To illustrate, we could simply cut a sphere in half, turn each half inside out, and attach the ends again to achieve an eversion. But how can it be done without cutting? That was a question that was burning to be solved in the 1950’s.

From the onset, one should realize that the proof will demonstrate that an ordinary sphere has a measurable property relating its “inside-outed-ness”. This property, astonishingly, turns out to be equal for the same sphere, turned inside out, under a smooth transformation. Therefore, the platonic sphere can be turned inside out without cutting it. If this does not boggle your mind, read no futher. The weeds be tall here.
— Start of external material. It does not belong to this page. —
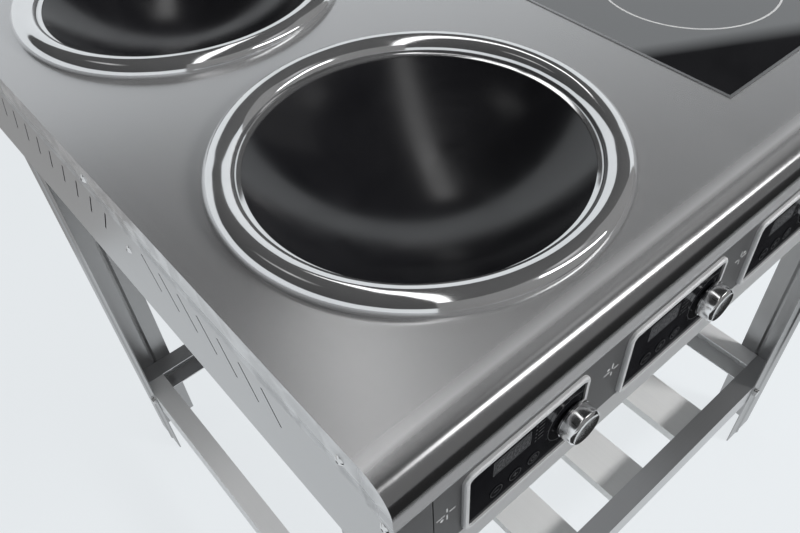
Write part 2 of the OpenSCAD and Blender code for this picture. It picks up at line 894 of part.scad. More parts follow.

Soft Introduction to Topology

Topology is a branch of mathematics that studies the properties of space that are preserved under continuous transformations. It’s like geometry, but instead of focusing on shapes and sizes, it looks at how spaces are connected and how they can be deformed. Imagine stretching, twisting, or bending objects without tearing or gluing them. Topologists are interested in what remains unchanged through these transformations.

The running joke is that a topologist cannot distinguish a coffee cup from a donut. Why? Abstractly, it is possible to transform one into the other by stretching and bending, but not tearing or cutting. Both have one hole, so they are topologically equivalent. By contrast a sphere and a donut are not topologically equivalent. One cannot produce a donut without cutting open a hole. Yet, a bowling ball and a sphere are equivalent. The finger-grips of the bowling ball can be smoothed out, yielding a plain sphere.

The Proof

The eversion involves the concept of regular homotopy, which is a continuous deformation of one embedding of a manifold into another, such that at every stage of the deformation, the manifold is smoothly immersed in the ambient space

Smale showed that there exists a regular homotopy between the standard embedding of the 2-sphere S_2 in R_3 and its mirror image, such that at every intermediate stage, the sphere is still an immersion (i.e., it does not intersect itself). This means that there is a continuous path in the space of immersions from the standard embedding to the antipodal embedding, where the sphere is turned inside out.

The key insight of Smale’s proof is the use of the h-principle (h for homotopy), which allows one to extend homotopies of embeddings to homotopies of immersions. By applying this principle, Smale was able to construct a homotopy that demonstrates the eversion of the sphere.